The Apostles Creed

The Apostles Creed is a brief summary of the Trinity and the person and work of Jesus Christ, not an exhaustive statement of faith. It originated in the Western Church as a last-minute examination of baptismal candidates. It probably existed as early as the third century, but it didn’t take its modern form until the eighth century. Notice that the creed is in three parts, which are the answers to the following three questions:

Do you believe in God the Father?
Do you believe in Jesus Christ?
Do you believe in the Holy Spirit?

Protestants, Catholics, and Anglicans use the Apostles Creed extensively, especially in baptismal services.
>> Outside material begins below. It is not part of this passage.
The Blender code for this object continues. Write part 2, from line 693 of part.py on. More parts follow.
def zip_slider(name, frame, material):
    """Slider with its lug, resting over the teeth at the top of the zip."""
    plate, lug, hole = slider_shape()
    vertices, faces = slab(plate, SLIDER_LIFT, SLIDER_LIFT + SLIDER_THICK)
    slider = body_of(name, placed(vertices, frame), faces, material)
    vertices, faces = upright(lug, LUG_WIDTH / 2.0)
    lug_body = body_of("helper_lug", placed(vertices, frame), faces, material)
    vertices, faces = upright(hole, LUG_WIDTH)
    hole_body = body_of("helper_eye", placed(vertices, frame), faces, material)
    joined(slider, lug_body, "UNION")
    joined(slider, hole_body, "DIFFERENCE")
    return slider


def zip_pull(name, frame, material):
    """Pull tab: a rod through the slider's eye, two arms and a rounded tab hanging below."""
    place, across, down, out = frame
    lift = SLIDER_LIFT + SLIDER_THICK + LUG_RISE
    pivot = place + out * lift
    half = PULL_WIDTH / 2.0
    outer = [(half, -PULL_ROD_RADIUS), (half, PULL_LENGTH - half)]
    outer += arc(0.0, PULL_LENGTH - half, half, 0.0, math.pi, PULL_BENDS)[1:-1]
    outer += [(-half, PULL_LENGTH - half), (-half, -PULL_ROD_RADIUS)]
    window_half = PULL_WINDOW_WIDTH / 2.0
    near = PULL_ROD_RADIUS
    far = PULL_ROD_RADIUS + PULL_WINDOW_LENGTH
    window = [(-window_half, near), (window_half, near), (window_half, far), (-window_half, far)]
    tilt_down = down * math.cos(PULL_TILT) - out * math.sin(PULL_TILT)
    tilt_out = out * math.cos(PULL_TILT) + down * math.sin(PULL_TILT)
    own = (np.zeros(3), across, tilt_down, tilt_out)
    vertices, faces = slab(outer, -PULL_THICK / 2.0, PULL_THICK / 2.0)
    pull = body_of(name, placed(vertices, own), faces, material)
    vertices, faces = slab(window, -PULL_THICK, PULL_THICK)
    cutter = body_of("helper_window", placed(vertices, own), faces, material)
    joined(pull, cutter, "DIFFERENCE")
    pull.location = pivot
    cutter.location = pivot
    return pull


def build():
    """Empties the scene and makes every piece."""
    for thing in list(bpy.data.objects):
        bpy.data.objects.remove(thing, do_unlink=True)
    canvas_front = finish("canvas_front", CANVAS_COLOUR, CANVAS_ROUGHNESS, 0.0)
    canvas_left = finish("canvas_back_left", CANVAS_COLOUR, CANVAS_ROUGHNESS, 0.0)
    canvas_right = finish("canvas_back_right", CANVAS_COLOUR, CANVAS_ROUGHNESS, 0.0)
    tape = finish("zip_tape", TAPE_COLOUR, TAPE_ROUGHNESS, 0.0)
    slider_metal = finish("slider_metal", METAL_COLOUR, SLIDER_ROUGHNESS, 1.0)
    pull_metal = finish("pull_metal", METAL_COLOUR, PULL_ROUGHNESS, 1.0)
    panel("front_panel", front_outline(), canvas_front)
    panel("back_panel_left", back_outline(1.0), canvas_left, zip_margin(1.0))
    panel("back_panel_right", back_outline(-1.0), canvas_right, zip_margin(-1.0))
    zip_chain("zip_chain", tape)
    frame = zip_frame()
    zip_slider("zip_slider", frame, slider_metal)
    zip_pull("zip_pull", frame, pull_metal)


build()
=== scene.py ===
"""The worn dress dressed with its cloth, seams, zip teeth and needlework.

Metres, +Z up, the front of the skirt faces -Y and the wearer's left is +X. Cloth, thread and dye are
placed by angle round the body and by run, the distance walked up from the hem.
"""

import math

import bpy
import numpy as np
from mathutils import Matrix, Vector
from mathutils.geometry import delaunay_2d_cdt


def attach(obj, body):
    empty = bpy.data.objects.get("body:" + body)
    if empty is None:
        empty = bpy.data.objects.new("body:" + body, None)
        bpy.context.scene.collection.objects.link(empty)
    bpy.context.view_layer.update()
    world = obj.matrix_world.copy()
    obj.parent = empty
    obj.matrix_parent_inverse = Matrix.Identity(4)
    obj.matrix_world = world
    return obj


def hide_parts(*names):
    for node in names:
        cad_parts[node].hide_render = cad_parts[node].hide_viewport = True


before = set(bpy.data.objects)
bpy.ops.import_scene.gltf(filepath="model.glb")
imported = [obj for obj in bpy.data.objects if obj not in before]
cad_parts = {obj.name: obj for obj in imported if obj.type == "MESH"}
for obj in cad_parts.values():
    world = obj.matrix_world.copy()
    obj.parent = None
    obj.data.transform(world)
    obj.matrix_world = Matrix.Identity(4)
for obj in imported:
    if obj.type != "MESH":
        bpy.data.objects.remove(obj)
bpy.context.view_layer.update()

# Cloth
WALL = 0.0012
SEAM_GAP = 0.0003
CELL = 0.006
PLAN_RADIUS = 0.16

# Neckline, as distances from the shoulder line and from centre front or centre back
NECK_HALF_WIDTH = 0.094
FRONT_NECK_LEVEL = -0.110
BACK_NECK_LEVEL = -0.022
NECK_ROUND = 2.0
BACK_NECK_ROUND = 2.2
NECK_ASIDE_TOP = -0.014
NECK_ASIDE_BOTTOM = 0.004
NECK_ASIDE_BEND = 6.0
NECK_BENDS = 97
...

Orthodox Christians do not disagree with any statement in the Apostles Creed, but they do not use it in worship or recognize it as a an official creed of the Church, since it does not have the authority of an ecumenical council.

Note that in the creed, the word ‘catholic’ has its dictionary meaning of ‘universal.’

The Text of the Apostles Creed

I believe in God, the Father almighty,
creator of heaven and earth;

I believe in Jesus Christ His only Son our Lord;
He was conceived by the power of the Holy Spirit,
and born of the Virgin Mary,
He suffered under Pontius Pilate,
was crucified, died, and was buried.
He descended to the dead.
On the third day He rose again.
He ascended into heaven,
and is seated at the right hand of the Father.
He will come again to judge the living and the dead.

I believe in the Holy Spirit,
the holy catholic Church,
the communion of saints,
the forgiveness of sins,
the resurrection of the body,
and the life everlasting. AMEN.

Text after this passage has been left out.